*Provided data*.

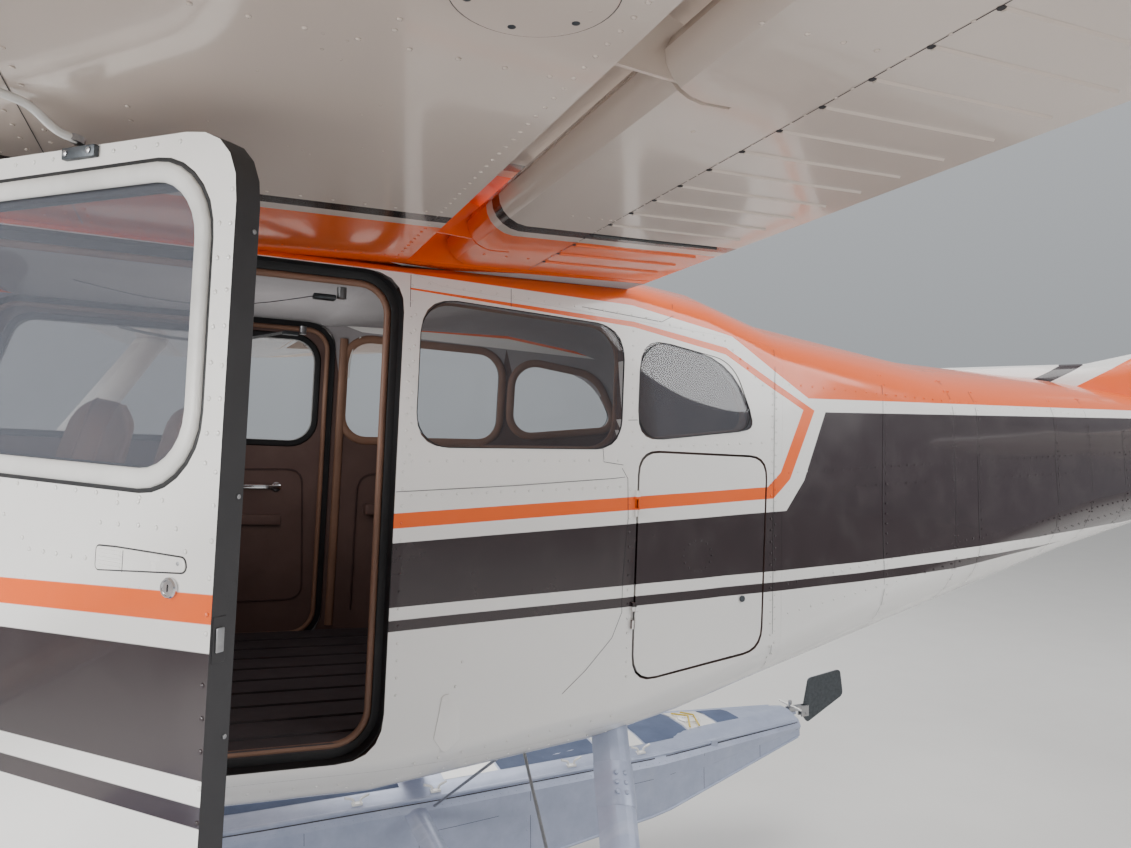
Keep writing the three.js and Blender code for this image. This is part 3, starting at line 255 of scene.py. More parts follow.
# Edges of the painted bands in side view, each as two stations (x, z) on a straight line
livery = {
    "orangeLevel": [(1.63, 1.021), (2.26, 1.020)],
    "orangeFall": [(2.261, 1.019), (2.585, 0.975)],
    "orangeDrop": [(2.585, 0.975), (2.792, 0.868)],
    "orangeTail": [(2.975, 0.829), (4.667, 0.897)],
    "loopTop": [(1.678, 0.990), (2.263, 0.979)],
    "loopTopRear": [(2.263, 0.979), (2.564, 0.942)],
    "loopTopEnd": [(2.564, 0.942), (2.902, 0.790)],
    "loopRear": [(2.772, 0.520), (2.902, 0.796)],
    "loopCorner": [(2.735, 0.528), (2.806, 0.592)],
    "loopLow": [(1.669, 0.461), (2.739, 0.536)],
    "bandTop": [(1.664, 0.429), (2.750, 0.500)],
    "bandCorner": [(2.790, 0.500), (2.860, 0.589)],
    "bandRise": [(2.860, 0.589), (2.943, 0.787)],
    "bandTail": [(2.943, 0.789), (4.637, 0.864)],
    "bandLow": [(1.662, 0.289), (3.087, 0.351)],
    "bandLowTail": [(3.087, 0.351), (3.527, 0.380)],
    "pinTop": [(1.664, 0.261), (3.087, 0.320)],
    "pinTopTail": [(3.087, 0.320), (3.528, 0.346)],
    "pinLow": [(1.662, 0.237), (3.087, 0.295)],
    "pinLowTail": [(3.087, 0.295), (3.537, 0.318)],
    "pinLowEnd": [(3.537, 0.318), (4.310, 0.396)],
}
# Widths of the loop's stripe; along the top it widens from front to rear
loopStripe = {
    "top": (0.004, 0.021), "topX": (1.68, 2.70), "low": 0.033, "rear": 0.094, "corner": 0.050, "front": 1.676,
}


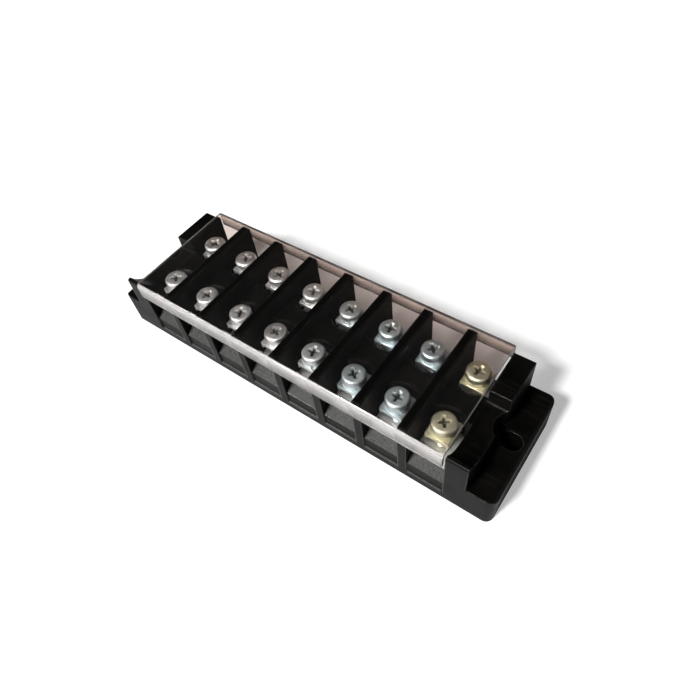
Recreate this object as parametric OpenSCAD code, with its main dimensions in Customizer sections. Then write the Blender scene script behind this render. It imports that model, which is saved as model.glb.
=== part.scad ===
// Barrier terminal strip: eight poles in two rows, on a moulded base with a
// barrier between poles, slotted flanges at both ends and a clear lift-off cover.
// Origin: middle of the underside. +X along the row of poles, +Y to the rear,
// +Z away from the mounting surface. All sizes in millimetres.

/* [Strip] */
// Distance from pole to pole
pitch = 12; // [11.8:0.2:14]
// Width over the barriers and flanges, front to rear
base_w = 32; // [31.6:0.2:36]
// Height of the barriers above the mounting surface
barrier_h = 20.8; // [20.6:0.2:24]
// Thickness of a barrier
barrier_t = 2.4; // [1.8:0.2:2.4]
// Distance of each screw row from the middle of the strip
screw_row_y = 7.9; // [7.8:0.1:8.2]

/* [Base] */
// Height of the seat that the terminal plates lie on
seat_z = 8.2; // [7.8:0.1:8.4]
// Height of the front and rear face below the sloping lips
lip_z = 6.3; // [5.6:0.1:6.6]
// Depth of each sloping lip, front to rear
lip_run = 2.7; // [2.4:0.1:3]
// How far the wall between two barriers is set back from their ends
panel_inset = 0.4; // [0.2:0.1:0.6]
// Height of the foot rim along the front and rear
rim_h = 2.2; // [1.6:0.2:3]
// Width of the bridge between the two screw rows
bridge_w = 8.4; // [7.8:0.2:8.8]
// Height of that bridge above the mounting surface
bridge_h = 15.9; // [14.6:0.1:16.4]
// Radius of the scallop that clears each screw
scallop_r = 5; // [4.8:0.1:5.2]

/* [Ends] */
// Thickness of an end wall
end_t = 5.4; // [4.6:0.2:6.4]
// Height of an end wall
end_h = 19.8; // [18.6:0.2:20.4]
// Height of the low middle of an end wall
dip_h = 15.5; // [13:0.1:16.5]
// Length of a mounting flange
flange_l = 6.8; // [6.8:0.2:9]
// Thickness of a mounting flange
flange_h = 10.2; // [6:0.2:10.6]
// Width of the mounting slot
slot_w = 4.4; // [3.4:0.2:4.6]
// Length of the mounting slot, end to end
slot_l = 5.6; // [5:0.2:5.8]

/* [Terminals] */
// Width of a terminal plate
plate_w = 9; // [7.6:0.2:9.2]
// Thickness of a terminal plate
plate_t = 0.8; // [0.6:0.1:1]
// Thread size of the terminal screws
screw_d = 3; // [2.6:0.1:3.2]
// Length of a terminal screw under its head
screw_l = 10; // [9:0.2:10]
// Diameter of a screw head
head_d = 6; // [5.4:0.1:6.2]
// Height of a screw head
head_h = 2.4; // [2.1:0.1:2.4]
// Height of a screw head's underside in the slackened state
head_z = 15.9; // [15.7:0.1:16.1]
// Side of the square clamp washer
clamp_w = 6.5; // [6:0.1:6.6]

/* [Cover] */
// Wall thickness of the cover
cover_t = 0.9; // [0.7:0.1:1.2]
// Height of the cover's skirts, from its top
skirt_h = 4.7; // [3.5:0.1:5]
// Running gap between the cover and the base
cover_gap = 0.1; // [0.05:0.05:0.3]

/* [Hidden] */
poles = 8;
smooth = 48;
eps = 0.01;
row_l = poles * pitch;
inner_x = (row_l - barrier_t) / 2;
outer_x = inner_x + end_t;
flange_x = outer_x + flange_l;
slot_x = outer_x + flange_l / 2 - 0.7;
front_face_y = base_w / 2 - panel_inset;
seat_y = base_w / 2 - lip_run;
well_r = screw_d / 2 + 0.65;
well_floor = 1.2;
shank_gap = 0.05;
washer_gap = 0.08;
spring_t = 0.8;
clamp_t = 1;
clamp_lip = 0.7;
collar_l = 1.2;
rows = [-1, 1];
row_names = ["front", "rear"];
ends = [-1, 1];
nodes_per_terminal = ["screw", "spring_washer", "clamp_washer"];

// Middle of pole i, counted from the left
function pole_x(i) = (i - (poles + 1) / 2) * pitch;

// A quarter-turn or less between neighbouring screws, so no two recesses line up
function recess_angle(i, r) = (i * 37 + (r > 0 ? 55 : 10)) % 90;

// Whole outline from its right half, which neither starts nor ends on the axis
function both_sides(half) = concat(half, [for (k = [len(half) - 1:-1:0]) [-half[k][0], half[k][1]]]);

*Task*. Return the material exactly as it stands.

*Exercise answer*.
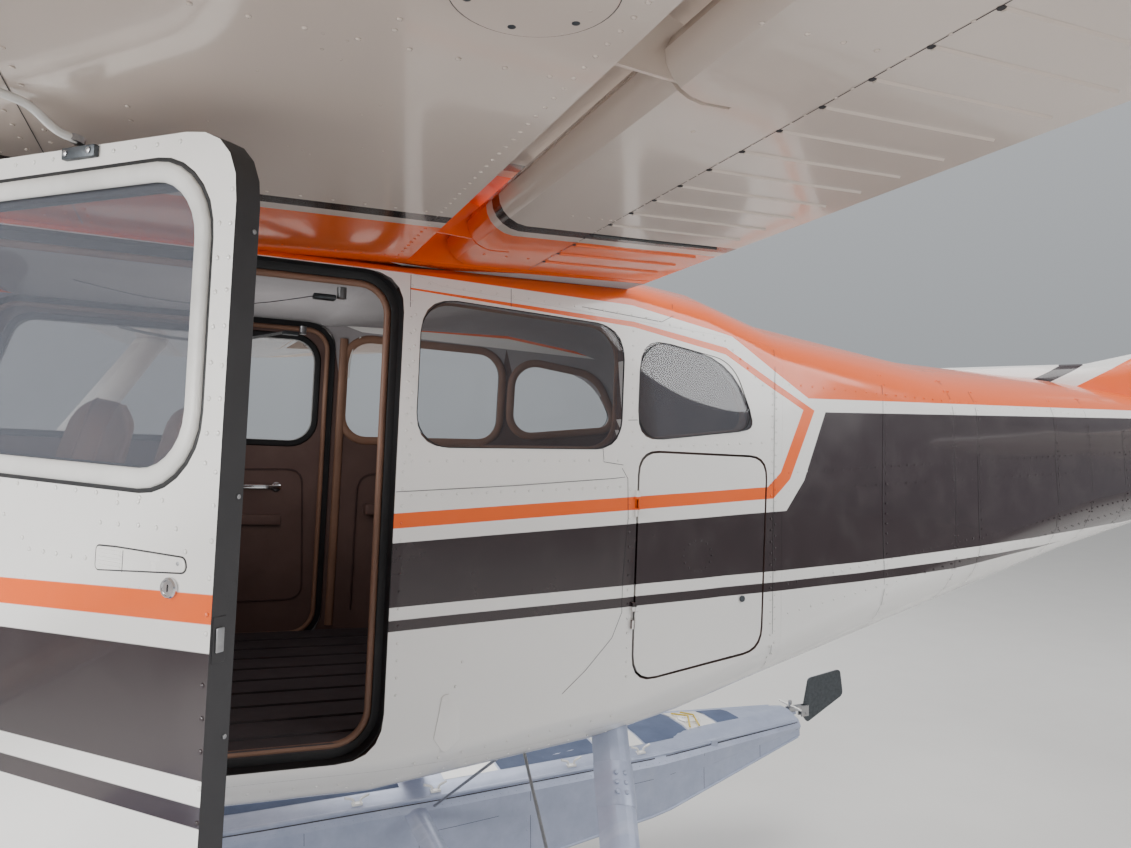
Keep writing the three.js and Blender code for this image. This is part 3, starting at line 255 of scene.py. More parts follow.
# Edges of the painted bands in side view, each as two stations (x, z) on a straight line
livery = {
    "orangeLevel": [(1.63, 1.021), (2.26, 1.020)],
    "orangeFall": [(2.261, 1.019), (2.585, 0.975)],
    "orangeDrop": [(2.585, 0.975), (2.792, 0.868)],
    "orangeTail": [(2.975, 0.829), (4.667, 0.897)],
    "loopTop": [(1.678, 0.990), (2.263, 0.979)],
    "loopTopRear": [(2.263, 0.979), (2.564, 0.942)],
    "loopTopEnd": [(2.564, 0.942), (2.902, 0.790)],
    "loopRear": [(2.772, 0.520), (2.902, 0.796)],
    "loopCorner": [(2.735, 0.528), (2.806, 0.592)],
    "loopLow": [(1.669, 0.461), (2.739, 0.536)],
    "bandTop": [(1.664, 0.429), (2.750, 0.500)],
    "bandCorner": [(2.790, 0.500), (2.860, 0.589)],
    "bandRise": [(2.860, 0.589), (2.943, 0.787)],
    "bandTail": [(2.943, 0.789), (4.637, 0.864)],
    "bandLow": [(1.662, 0.289), (3.087, 0.351)],
    "bandLowTail": [(3.087, 0.351), (3.527, 0.380)],
    "pinTop": [(1.664, 0.261), (3.087, 0.320)],
    "pinTopTail": [(3.087, 0.320), (3.528, 0.346)],
    "pinLow": [(1.662, 0.237), (3.087, 0.295)],
    "pinLowTail": [(3.087, 0.295), (3.537, 0.318)],
    "pinLowEnd": [(3.537, 0.318), (4.310, 0.396)],
}
# Widths of the loop's stripe; along the top it widens from front to rear
loopStripe = {
    "top": (0.004, 0.021), "topX": (1.68, 2.70), "low": 0.033, "rear": 0.094, "corner": 0.050, "front": 1.676,
}


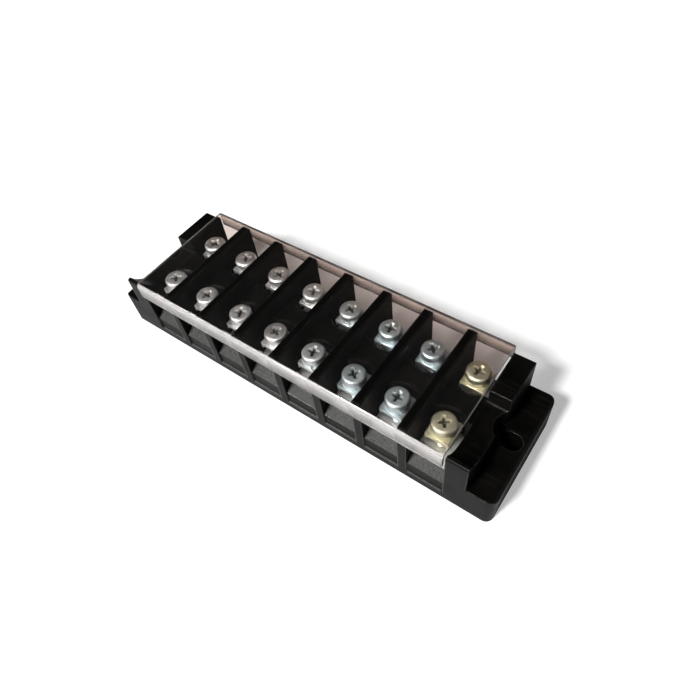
Recreate this object as parametric OpenSCAD code, with its main dimensions in Customizer sections. Then write the Blender scene script behind this render. It imports that model, which is saved as model.glb.
=== part.scad ===
// Barrier terminal strip: eight poles in two rows, on a moulded base with a
// barrier between poles, slotted flanges at both ends and a clear lift-off cover.
// Origin: middle of the underside. +X along the row of poles, +Y to the rear,
// +Z away from the mounting surface. All sizes in millimetres.

/* [Strip] */
// Distance from pole to pole
pitch = 12; // [11.8:0.2:14]
// Width over the barriers and flanges, front to rear
base_w = 32; // [31.6:0.2:36]
// Height of the barriers above the mounting surface
barrier_h = 20.8; // [20.6:0.2:24]
// Thickness of a barrier
barrier_t = 2.4; // [1.8:0.2:2.4]
// Distance of each screw row from the middle of the strip
screw_row_y = 7.9; // [7.8:0.1:8.2]

/* [Base] */
// Height of the seat that the terminal plates lie on
seat_z = 8.2; // [7.8:0.1:8.4]
// Height of the front and rear face below the sloping lips
lip_z = 6.3; // [5.6:0.1:6.6]
// Depth of each sloping lip, front to rear
lip_run = 2.7; // [2.4:0.1:3]
// How far the wall between two barriers is set back from their ends
panel_inset = 0.4; // [0.2:0.1:0.6]
// Height of the foot rim along the front and rear
rim_h = 2.2; // [1.6:0.2:3]
// Width of the bridge between the two screw rows
bridge_w = 8.4; // [7.8:0.2:8.8]
// Height of that bridge above the mounting surface
bridge_h = 15.9; // [14.6:0.1:16.4]
// Radius of the scallop that clears each screw
scallop_r = 5; // [4.8:0.1:5.2]

/* [Ends] */
// Thickness of an end wall
end_t = 5.4; // [4.6:0.2:6.4]
// Height of an end wall
end_h = 19.8; // [18.6:0.2:20.4]
// Height of the low middle of an end wall
dip_h = 15.5; // [13:0.1:16.5]
// Length of a mounting flange
flange_l = 6.8; // [6.8:0.2:9]
// Thickness of a mounting flange
flange_h = 10.2; // [6:0.2:10.6]
// Width of the mounting slot
slot_w = 4.4; // [3.4:0.2:4.6]
// Length of the mounting slot, end to end
slot_l = 5.6; // [5:0.2:5.8]

/* [Terminals] */
// Width of a terminal plate
plate_w = 9; // [7.6:0.2:9.2]
// Thickness of a terminal plate
plate_t = 0.8; // [0.6:0.1:1]
// Thread size of the terminal screws
screw_d = 3; // [2.6:0.1:3.2]
// Length of a terminal screw under its head
screw_l = 10; // [9:0.2:10]
// Diameter of a screw head
head_d = 6; // [5.4:0.1:6.2]
// Height of a screw head
head_h = 2.4; // [2.1:0.1:2.4]
// Height of a screw head's underside in the slackened state
head_z = 15.9; // [15.7:0.1:16.1]
// Side of the square clamp washer
clamp_w = 6.5; // [6:0.1:6.6]

/* [Cover] */
// Wall thickness of the cover
cover_t = 0.9; // [0.7:0.1:1.2]
// Height of the cover's skirts, from its top
skirt_h = 4.7; // [3.5:0.1:5]
// Running gap between the cover and the base
cover_gap = 0.1; // [0.05:0.05:0.3]

/* [Hidden] */
poles = 8;
smooth = 48;
eps = 0.01;
row_l = poles * pitch;
inner_x = (row_l - barrier_t) / 2;
outer_x = inner_x + end_t;
flange_x = outer_x + flange_l;
slot_x = outer_x + flange_l / 2 - 0.7;
front_face_y = base_w / 2 - panel_inset;
seat_y = base_w / 2 - lip_run;
well_r = screw_d / 2 + 0.65;
well_floor = 1.2;
shank_gap = 0.05;
washer_gap = 0.08;
spring_t = 0.8;
clamp_t = 1;
clamp_lip = 0.7;
collar_l = 1.2;
rows = [-1, 1];
row_names = ["front", "rear"];
ends = [-1, 1];
nodes_per_terminal = ["screw", "spring_washer", "clamp_washer"];

// Middle of pole i, counted from the left
function pole_x(i) = (i - (poles + 1) / 2) * pitch;

// A quarter-turn or less between neighbouring screws, so no two recesses line up
function recess_angle(i, r) = (i * 37 + (r > 0 ? 55 : 10)) % 90;

// Whole outline from its right half, which neither starts nor ends on the axis
function both_sides(half) = concat(half, [for (k = [len(half) - 1:-1:0]) [-half[k][0], half[k][1]]]);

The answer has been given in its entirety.